What is asked
Copy out all the data, word for word.

## begin Data lines

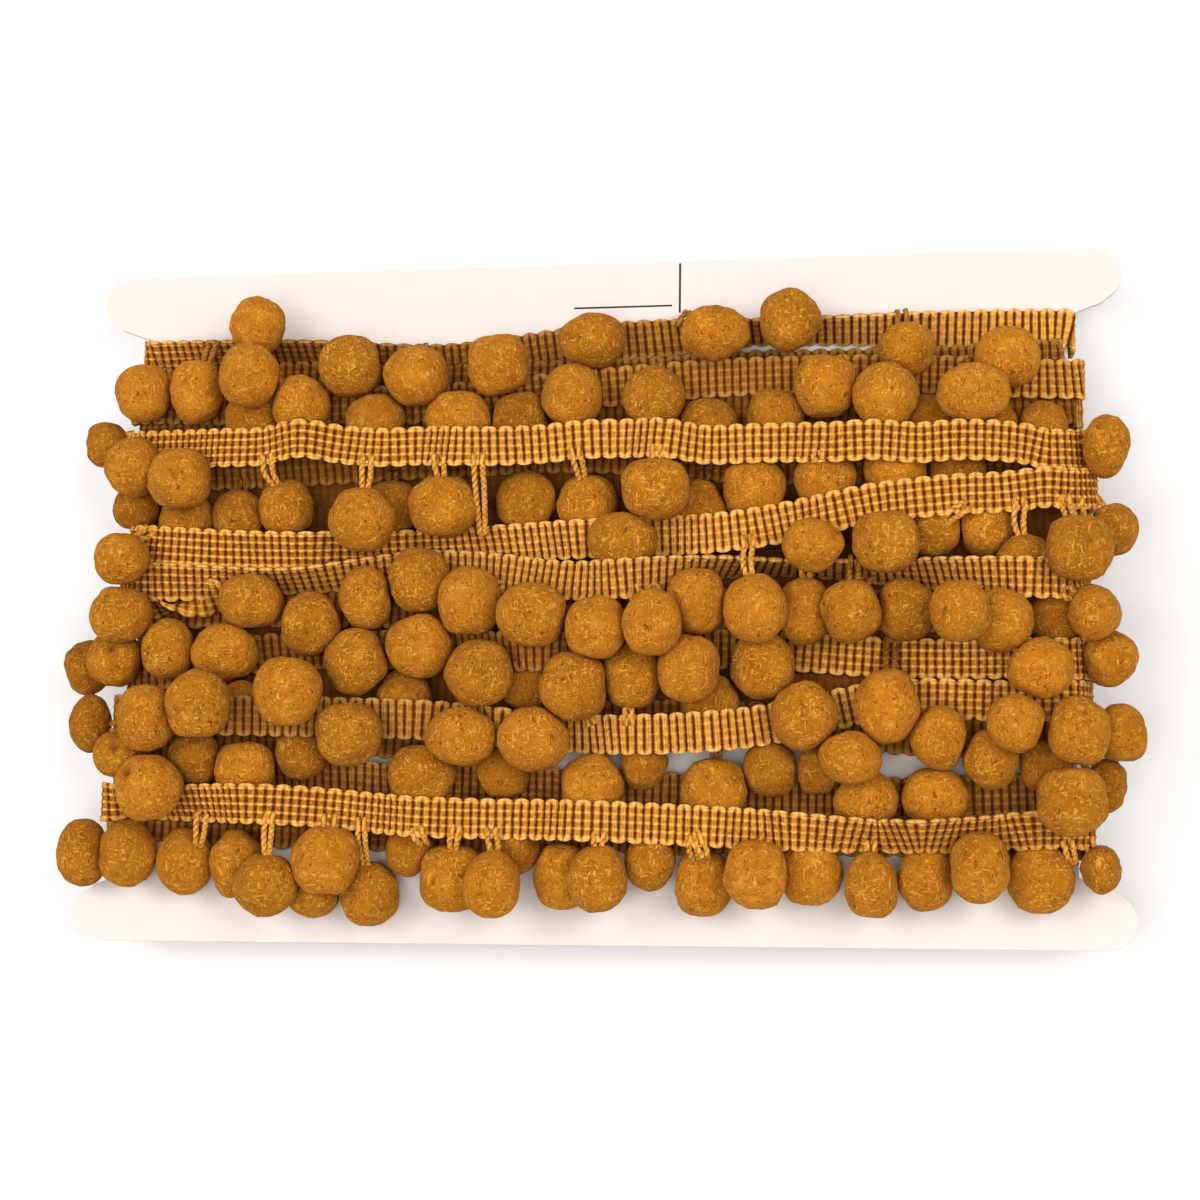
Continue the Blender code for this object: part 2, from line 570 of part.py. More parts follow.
def drop_specks(name, mesh):
    """Leaves the largest of a mesh's bodies, without the specks that a join can cut loose."""
    bm = bmesh.new()
    bm.from_mesh(mesh)
    left = set(bm.faces)
    bodies = []
    while left:
        body = {left.pop()}
        edge_of = list(body)
        while edge_of:
            beside = {face for edge in edge_of.pop().edges for face in edge.link_faces} - body
            body |= beside
            edge_of += beside
        left -= body
        bodies.append(body)
    bodies.sort(key=len)
    specks = [face for body in bodies[:-1] for face in body]
    if len(specks) > SPECK_FACES:
        raise RuntimeError(f"{name} has a piece that isn't joined to it")
    bmesh.ops.delete(bm, geom=specks, context="FACES")
    bm.to_mesh(mesh)
    bm.free()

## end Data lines

Result of the task
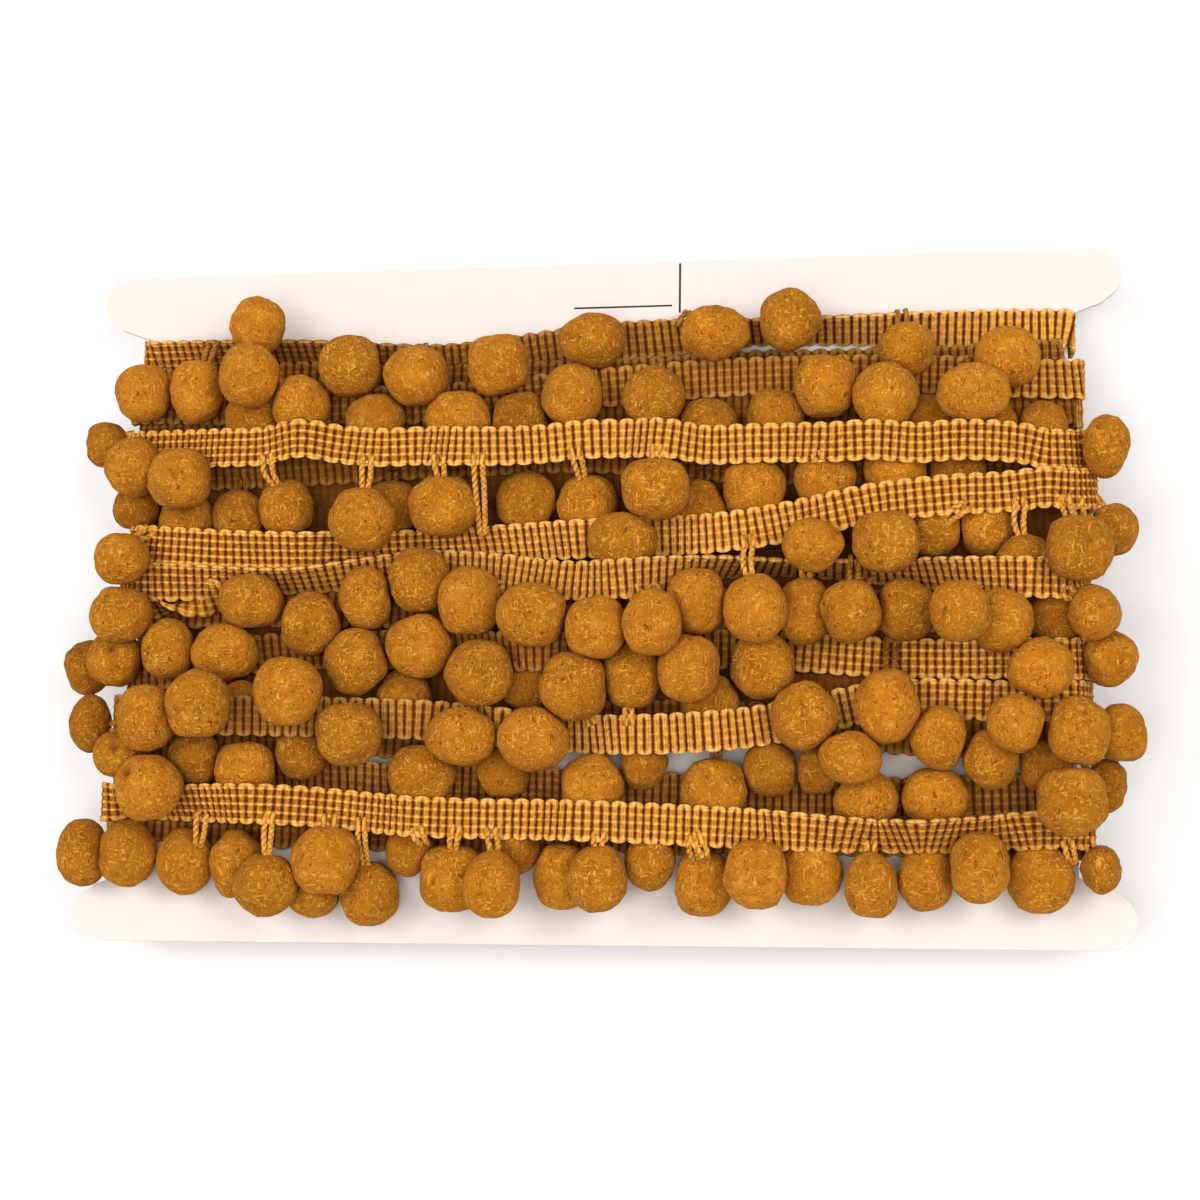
Continue the Blender code for this object: part 2, from line 570 of part.py. More parts follow.
def drop_specks(name, mesh):
    """Leaves the largest of a mesh's bodies, without the specks that a join can cut loose."""
    bm = bmesh.new()
    bm.from_mesh(mesh)
    left = set(bm.faces)
    bodies = []
    while left:
        body = {left.pop()}
        edge_of = list(body)
        while edge_of:
            beside = {face for edge in edge_of.pop().edges for face in edge.link_faces} - body
            body |= beside
            edge_of += beside
        left -= body
        bodies.append(body)
    bodies.sort(key=len)
    specks = [face for body in bodies[:-1] for face in body]
    if len(specks) > SPECK_FACES:
        raise RuntimeError(f"{name} has a piece that isn't joined to it")
    bmesh.ops.delete(bm, geom=specks, context="FACES")
    bm.to_mesh(mesh)
    bm.free()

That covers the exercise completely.